General characteristics
- Type: Cutter
- Tonnage: 7 tons (Thames Measurement)
- Length: 28 ft (8.5 m)
- Sail plan: Bermuda-rigged cutter

= Nancy Blackett (cutter) =

Nancy Blackett is a 28 ft, 7-ton (Thames Measurement), Bermuda rigged sailing cutter built in 1931. The boat is now owned and operated by The Nancy Blackett Trust.

Built by David Hillyard and originally named Spindrift at her launch in 1931 (and then renamed Electron by her next owner), she was bought by children's author Arthur Ransome in 1934 and renamed Nancy Blackett after the major character of the same name in his Swallows and Amazons series of children's books. He sailed her mostly on the east coast of England and the southern North Sea from her home port of Pin Mill near Harwich.

She is most notable for being the original of the fictional yacht Goblin in Ransome's book We Didn’t Mean to Go to Sea (1937), which recounts a voyage across the North Sea to the Dutch port of Vlissingen, called by the English name of Flushing in the book. Ransome made a similar voyage from Harwich to the Netherlands in 1936 and used his personal experience in the book.

Ransome's cruises also provided material for another book Secret Water (1939) set in the Walton backwaters.

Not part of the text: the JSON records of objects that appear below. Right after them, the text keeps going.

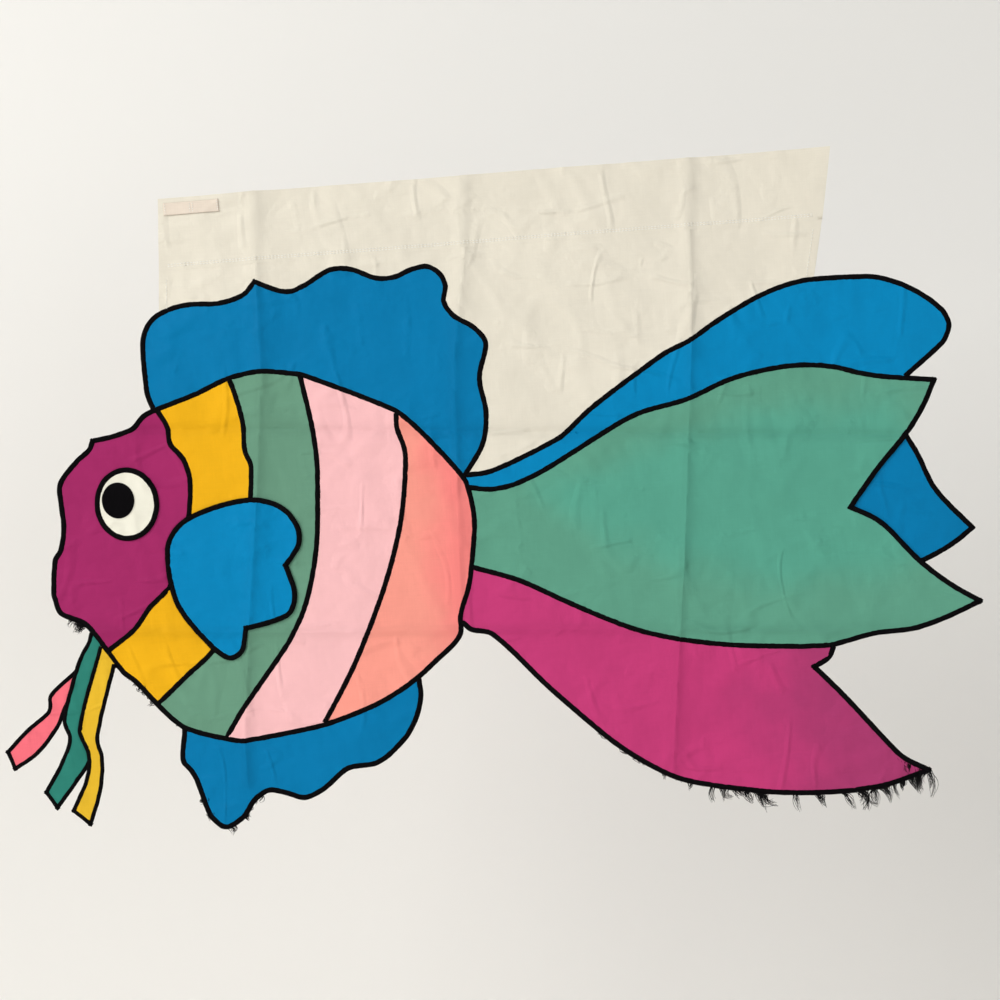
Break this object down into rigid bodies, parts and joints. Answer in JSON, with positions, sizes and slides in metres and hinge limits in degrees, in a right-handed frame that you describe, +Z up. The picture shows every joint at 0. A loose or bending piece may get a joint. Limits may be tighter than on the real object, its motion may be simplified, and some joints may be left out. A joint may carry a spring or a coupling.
{
  "type": "fish-shaped applique streamer flag",
  "caption": "Flat fish streamer of sewn nylon with a white field and pole sleeve, coloured body bands, free-hanging fin and tail flaps and chin barbels",
  "frame": {"origin": "middle of the pole channel, on the axis of a horizontal pole", "axes": "+X along the pole toward the tail, +Y out of the back of the cloth, +Z up"},
  "size_m": [1.0351, 0.0305, 0.6752],
  "materials": {
    "white_nylon": "plain-woven 200 denier nylon, slightly translucent, with a low sheen",
    "white_thread": "lockstitched polyester thread",
    "label_tape": "blank woven label tape",
    "fin_blue_nylon": "plain-woven 200 denier nylon, slightly translucent, with a low sheen",
    "sky_nylon": "plain-woven 200 denier nylon, slightly translucent, with a low sheen",
    "plum_nylon": "plain-woven 200 denier nylon, slightly translucent, with a low sheen",
    "rose_nylon": "plain-woven 200 denier nylon, slightly translucent, with a low sheen",
    "yellow_nylon": "plain-woven 200 denier nylon, slightly translucent, with a low sheen",
    "mint_nylon": "plain-woven 200 denier nylon, slightly translucent, with a low sheen",
    "sea_green_nylon": "plain-woven 200 denier nylon, slightly translucent, with a low sheen",
    "pale_pink_nylon": "plain-woven 200 denier nylon, slightly translucent, with a low sheen",
    "salmon_nylon": "plain-woven 200 denier nylon, slightly translucent, with a low sheen",
    "coral_nylon": "plain-woven 200 denier nylon, slightly translucent, with a low sheen",
    "teal_nylon": "plain-woven 200 denier nylon, slightly translucent, with a low sheen",
    "amber_nylon": "plain-woven 200 denier nylon, slightly translucent, with a low sheen",
    "eye_nylon": "plain-woven 200 denier nylon, slightly translucent, with a low sheen",
    "black_thread": "dense zigzag satin stitch in black thread, rounded and faintly shiny"
  },
  "bodies": {
    "sleeve": {"pole_sleeve": "white_nylon", "sleeve_seam_stitch": "white_thread", "care_label": "label_tape"},
    "flag": {"field": "white_nylon", "field_hem_left": "white_nylon", "field_hem_right": "white_nylon", "dorsal_fin": "fin_blue_nylon", "dorsal_fin_satin": "black_thread", "head_panel": "plum_nylon", "yellow_band": "yellow_nylon", "green_band": "mint_nylon", "pale_pink_band": "pale_pink_nylon", "salmon_band": "salmon_nylon", "head_seam_satin": "black_thread", "yellow_seam_satin": "black_thread", "green_seam_satin": "black_thread", "pink_seam_satin": "black_thread", "body_edge_satin": "black_thread", "eye_white": "eye_nylon", "eye_ring_satin": "black_thread", "pupil_satin": "black_thread", "pectoral_fin": "sky_nylon", "pectoral_fin_satin": "black_thread", "main_tail_lobe": "sea_green_nylon", "main_tail_lobe_satin": "black_thread", "upper_tail_lobe": "sky_nylon", "upper_tail_lobe_satin": "black_thread"},
    "belly_fin": {"belly_fin": "fin_blue_nylon", "belly_fin_satin": "black_thread"},
    "lower_tail_lobe": {"lower_tail_lobe": "rose_nylon", "lower_tail_lobe_satin": "black_thread"},
    "rear_tail_lobe": {"rear_tail_lobe": "fin_blue_nylon", "rear_tail_lobe_satin": "black_thread"},
    "green_barbel": {"green_barbel": "teal_nylon", "green_barbel_satin": "black_thread"},
    "yellow_barbel": {"yellow_barbel": "amber_nylon", "yellow_barbel_satin": "black_thread"},
    "pink_barbel": {"pink_barbel": "coral_nylon", "pink_barbel_satin": "black_thread"}
  },
  "joints": [
    {"name": "flag_swing", "type": "hinge", "parent": "sleeve", "child": "flag", "pos_m": [0, -0.0129, -0.0385], "axis": [1, 0, 0], "range_deg": [-80, 80]},
    {"name": "belly_fin_bend", "type": "hinge", "parent": "flag", "child": "belly_fin", "pos_m": [-0.2465, -0.0129, -0.5375], "axis": [0.9956, 0, 0.0935], "range_deg": [-80, 80]},
    {"name": "lower_tail_lobe_bend", "type": "hinge", "parent": "flag", "child": "lower_tail_lobe", "pos_m": [0.12, -0.0129, -0.456], "axis": [0.9591, 0, -0.2829], "range_deg": [-80, 80]},
    {"name": "rear_tail_lobe_bend", "type": "hinge", "parent": "flag", "child": "rear_tail_lobe", "pos_m": [0.21, -0.0099, -0.236], "axis": [0.9831, 0, 0.183], "range_deg": [0, 60]},
    {"name": "green_barbel_bend", "type": "hinge", "parent": "flag", "child": "green_barbel", "pos_m": [-0.4476, -0.0129, -0.4127], "axis": [0.9074, 0, -0.4202], "range_deg": [-60, 60]},
    {"name": "yellow_barbel_bend", "type": "hinge", "parent": "green_barbel", "child": "yellow_barbel", "pos_m": [-0.4476, -0.0159, -0.4127], "axis": [-0.9074, 0, 0.4202], "range_deg": [0, 60]},
    {"name": "pink_barbel_bend", "type": "hinge", "parent": "green_barbel", "child": "pink_barbel", "pos_m": [-0.4476, -0.0099, -0.4127], "axis": [0.9074, 0, -0.4202], "range_deg": [0, 60]}
  ]
}
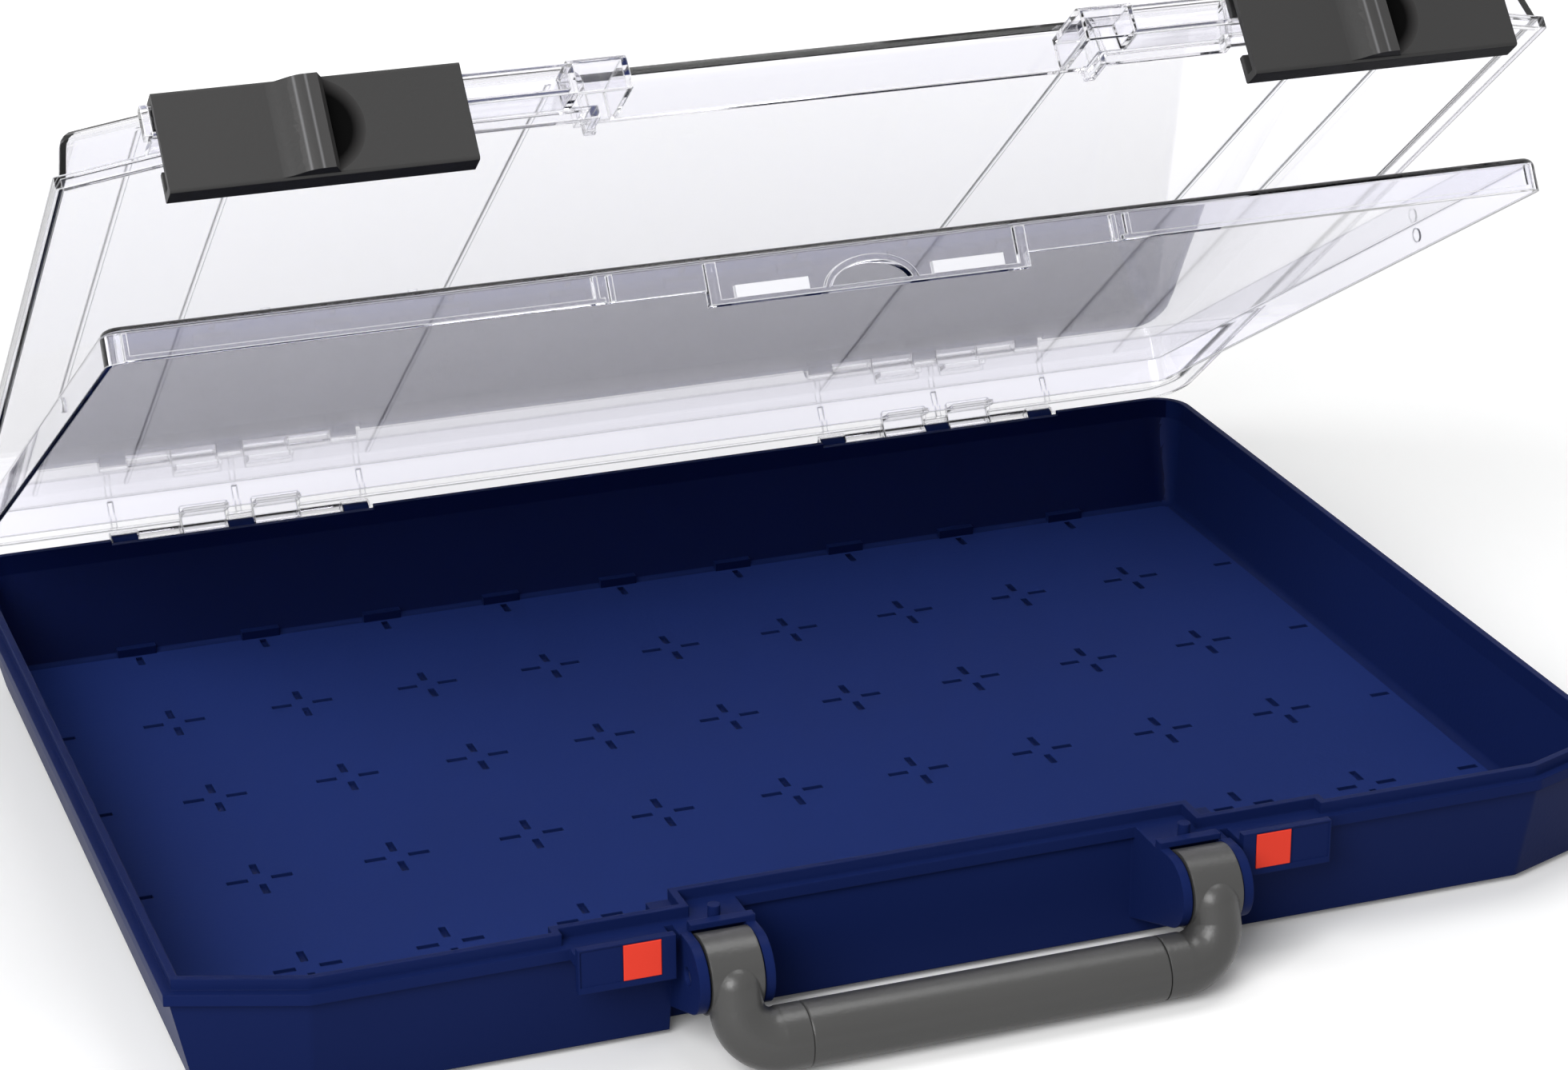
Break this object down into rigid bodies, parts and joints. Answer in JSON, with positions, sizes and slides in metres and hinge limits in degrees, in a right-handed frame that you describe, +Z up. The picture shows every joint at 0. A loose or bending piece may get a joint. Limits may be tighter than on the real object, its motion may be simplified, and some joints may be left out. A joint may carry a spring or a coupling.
{
  "type": "saw blade storage case",
  "caption": "Flat rectangular carry case: blue divided tray, two clear lids on one rear hinge line, sliding front latches and a folding front handle",
  "frame": {"origin": "under the middle of the tray, in the plane that the case rests on", "axes": "+X to the right along the front of the case, +Y from the handle to the hinge, +Z up out of the tray"},
  "size_m": [0.413, 0.3385, 0.2477],
  "materials": {
    "blue_plastic": "moulded polypropylene, fine matt grain",
    "clear_plastic": "clear moulded plastic, glossy",
    "latch_plastic": "moulded plastic, matt",
    "grey_plastic": "moulded plastic, matt",
    "grip_plastic": "moulded plastic, matt",
    "red_plastic": "moulded plastic, semi-gloss",
    "pin_steel": "drawn steel wire"
  },
  "bodies": {
    "base": {"base_tray": "blue_plastic", "lock_indicator_left": "red_plastic", "lock_indicator_right": "red_plastic", "hinge_pin_left": "pin_steel", "hinge_pin_right": "pin_steel", "handle_pin_left": "pin_steel", "handle_pin_right": "pin_steel"},
    "outer_lid_body": {"outer_lid": "clear_plastic"},
    "latch_left_body": {"latch_left": "latch_plastic"},
    "latch_right_body": {"latch_right": "latch_plastic"},
    "inner_lid_body": {"inner_lid": "clear_plastic"},
    "handle_body": {"handle_core": "grey_plastic", "handle_grip": "grip_plastic"}
  },
  "joints": [
    {"name": "outer_lid_hinge", "type": "hinge", "parent": "base", "child": "outer_lid_body", "pos_m": [0, 0.153, 0.0335], "axis": [-1, 0, 0], "range_deg": [-39.8, 70]},
    {"name": "inner_lid_hinge", "type": "hinge", "parent": "base", "child": "inner_lid_body", "pos_m": [0, 0.153, 0.0335], "axis": [-1, 0, 0], "range_deg": [-30.3, 53.3]},
    {"name": "latch_left_slide", "type": "slide", "parent": "outer_lid_body", "child": "latch_left_body", "axis": [1, 0, 0], "range_m": [0, 0.027]},
    {"name": "latch_right_slide", "type": "slide", "parent": "outer_lid_body", "child": "latch_right_body", "axis": [-1, 0, 0], "range_m": [0, 0.027]},
    {"name": "handle_hinge", "type": "hinge", "parent": "base", "child": "handle_body", "pos_m": [0, -0.1605, 0.0253], "axis": [-1, 0, 0], "range_deg": [0, 88]}
  ],
  "couplings": [
    {"joint": "inner_lid_hinge", "follows": "outer_lid_hinge", "ratio": 0.7613}
  ]
}
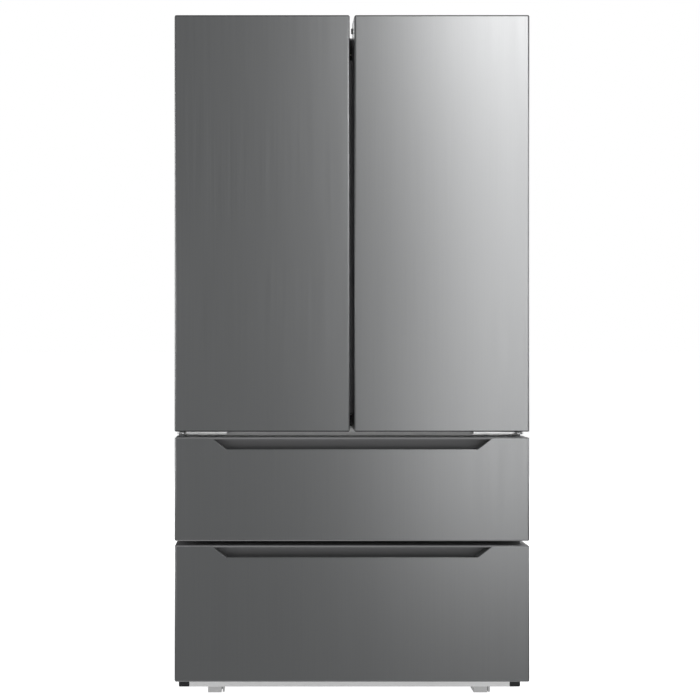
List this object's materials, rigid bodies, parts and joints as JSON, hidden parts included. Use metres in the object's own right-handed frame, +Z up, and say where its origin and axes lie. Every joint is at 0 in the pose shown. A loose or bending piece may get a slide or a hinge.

Ransome sold Nancy Blackett in 1939 but always said that she was "the best little ship". In 1988, she was found rotting in Scarborough and subsequently purchased and restored. Following the restoration, she was sold to a private owner, who put her up for sale again in 1996. An appeal to Arthur Ransome fans raised the asking price and she was purchased and a Trust set up which owns, operates and maintains her.

The Nancy Blackett Trust was formed as a registered charity to preserve and sail her and to promote the sort of sailing activities dear to Ransome. The trust's patron is Ellen MacArthur.
There have been some modern equipment updates to allow for her safe use by Trust members. She is available for sailing trips as well as appearing at maritime festivals and events and events associated with Ransome.